Tens of thousands of Muslims have demonstrated in West Asia, Asia and Africa over the cartoons first published in Denmark, then other countries in Europe and elsewhere. At least 11 people have been killed in the protests.

One cartoon showed the Prophet Mohammad wearing a bomb-shaped turban. Muslims consider any portrayal of the prophet blasphemous, let alone one showing him as a terrorist.

“We demand stiff penalties without leniency against those who deride the Prophet Mohammad,” Abdel-Rahman al-Sudeis, a prominent Saudi Arabian cleric in Islam’s holiest city of Mecca, said. “With one voice, millions of Muslims around the world are defending the Prophet of God.”

With tensions running high and copies of the cartoons cropping up in newspapers around the world, authorities moved to clamp down on the media and try to calm believers.

Malaysia slapped a blanket ban on circulating or possessing cartoons of the Prophet Mohammad. In Indonesia, the world’s most populous Muslim nation, police were questioning an editor after his tabloid, Peta, published a caricature of the prophet.

In a separate development, the Danish newspaper editor who commissioned the cartoons was sent on holiday after suggesting he would print Iranian cartoons on the Holocaust.

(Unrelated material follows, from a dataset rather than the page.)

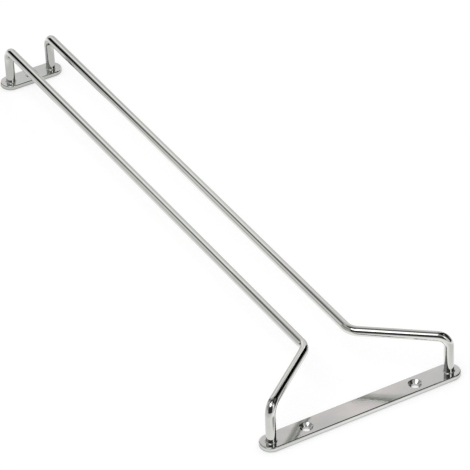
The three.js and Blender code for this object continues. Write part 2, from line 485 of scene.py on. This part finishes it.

In Tehran, where protesters this week pelted the Danish embassy with petrol bombs, a senior cleric said Iran’s arch enemy the US was behind the trouble.

“The anger shown by Muslims is a holy anger,” Ayatollah Ahmad Khatami said. “But I am calling on religious men not to attack foreign embassies ... They want their embassies set on fire so they can say they are innocent..”

The Danish government has expressed regret over the publication of the cartoons, but has refused to apologise saying that is a matter for the newspaper.